Key questions in practices of courting: “who watches over the interaction, who decides the meeting should take place in the first instance, who decides it should continue, where courting takes place… reason for pairing up” (p. 33)

“cyberspace can potentially provide a space for individruals to be more private and have their dating activities dar less monitored than they would be in more traditional spaces.” (p. 33)

despite the possibility to try out different identities online (Turkle, 1995), women and men flirt in the same ways as they do offline: “women more than men…[utilise] non-verbal substitutes, such as laughing and emphasising physical attractivenss. Men.. were more likely to initiate contact.” (p. 33)

Pre-web

Love via the telegraph (see Standage, 1998):

“before we had the internet, there is evidence that some relationships, even many centuries ago, developed (at least in part) through text.” (p. 35)

online relationships

online relationships are like “courtly love” (idealised relationships that could not exist within the context of a real life marriage. Courtly lovers apparently spent a great deal of time talking to each other , mostly about the nature of love. They could not physically act out their passions, and if made public this love rarely endured.” (p. 35). Similarities: cyber-flirting remains only online; it cannot be consummated; online relationships can seem hopelessly distant; easier to idealise someone in cyberspace

“CMC impression management is more controllable and fluid” than offline (Walther et al, 2001) (p. 37)

the timing of presenting photographs has an effect on the duration of the CMC relationship (Walther et al 2001).

Online dating sites

Online dating sites instigate quicker offline meeting times than other online communities, where people will spend time getting to know someone online; the objective of the dating sites is to “move offline as quickly as possible”; it was important for the individual in f2f matched the online profile.

in online dating, participants are consciously aware that they are trying to attract people, but want to present themselves as ‘real’. profile writing is therefore a dynamic process of constantly updating depending upon the response from the audience.

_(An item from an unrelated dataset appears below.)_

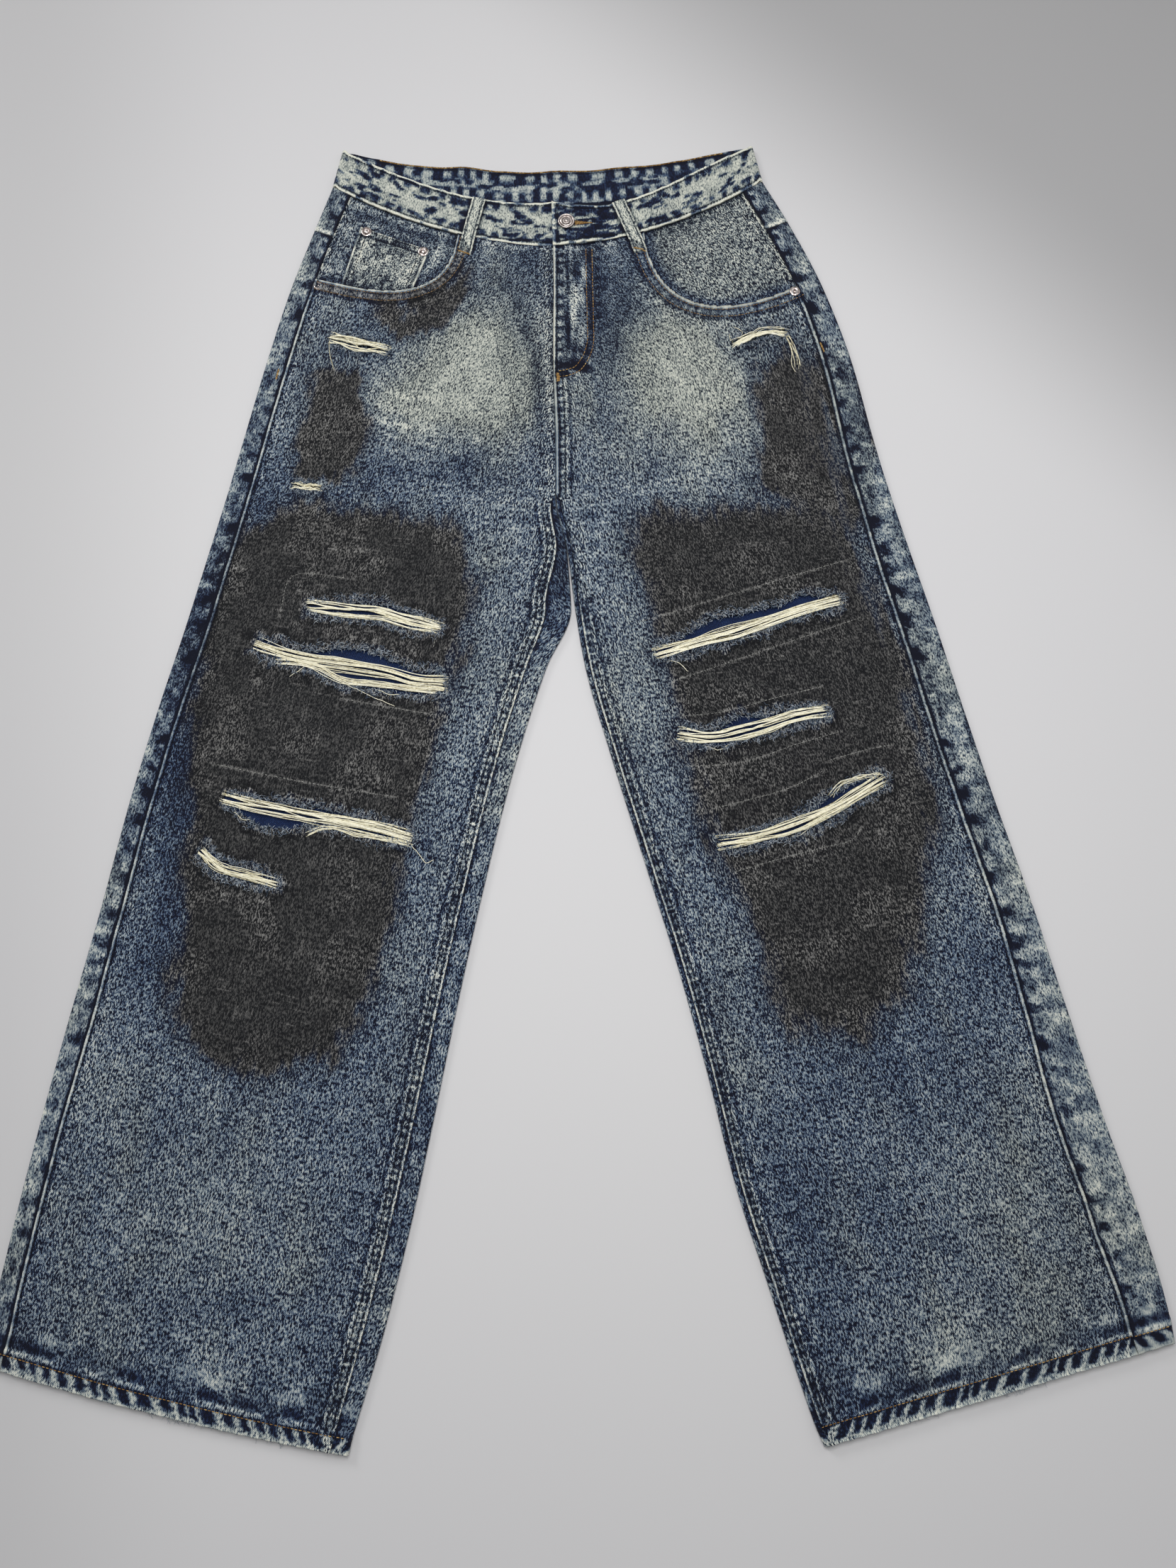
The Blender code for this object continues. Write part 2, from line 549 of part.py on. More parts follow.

Canadian research by Brym & Lenton (2003) identified four social forces that have driven growth of online dating:
* increasing number of singles in the population (leaving marriage later)
* people are looking for more efficient ways for meeting others
* single people are more mobile so it’s more difficult to meet people
* workplace worries about sexual harassment means there’s less love in the photocopier room (my elaboration, not the researchers’).